# Homeless cat saves baby



## cat owner again (Dec 14, 2012)

Homeless Cat Cuddles With Abandoned Baby, Saves It From Freezing To Death

Poor cat has to sleep in freezing weather though!


----------



## MowMow (Nov 6, 2010)

Maybe the catchiest wanted to sit in the box?


----------



## BotanyBlack (Apr 6, 2011)

Aww.. and she waited for them to bring him back...


----------



## bluemilk (Oct 3, 2005)

Masha deserves the extra lovin' and cat treats she's getting! She also deserves a loving home. She has SORT of a home, the residents seem to like her, and feed her... maybe she could become the official building cat? I've seen it done, but the cat in that case had a human she shared an apartment with.


----------



## bluemilk (Oct 3, 2005)

correction... HE shared an apartment with.
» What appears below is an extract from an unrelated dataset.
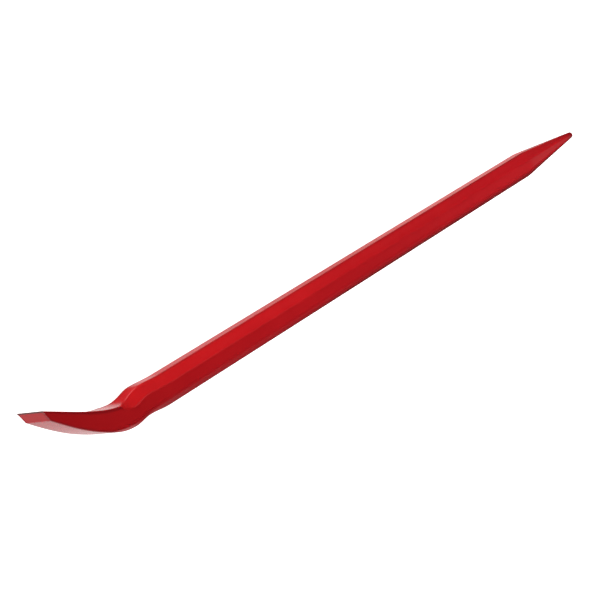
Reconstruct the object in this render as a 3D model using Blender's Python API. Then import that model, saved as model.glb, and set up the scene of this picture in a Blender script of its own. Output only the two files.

HE stayed with a SHE.


----------



## 10cats2dogs (Jun 16, 2013)

A Heart Warming story...now if Masha gets a real home, that would be PURRR-FECT!!


----------



## bluemilk (Oct 3, 2005)

I've seen videos of Masha! She's 1 big cat! she's tan and sort of striped like an American tabby. I wonder what breed she is?


----------



## bluemilk (Oct 3, 2005)

Apparently all the residents of the apartment complex are hailing Masha as a hero, and giving her food, and TLC. So...it looks like she's got a home and LOTS of meowmies and cat-daddies. Hopefully they let her sleep INSIDE, someplace warm. Maybe one of residents can step up, and take her to the vet. Everyone can chip in.


----------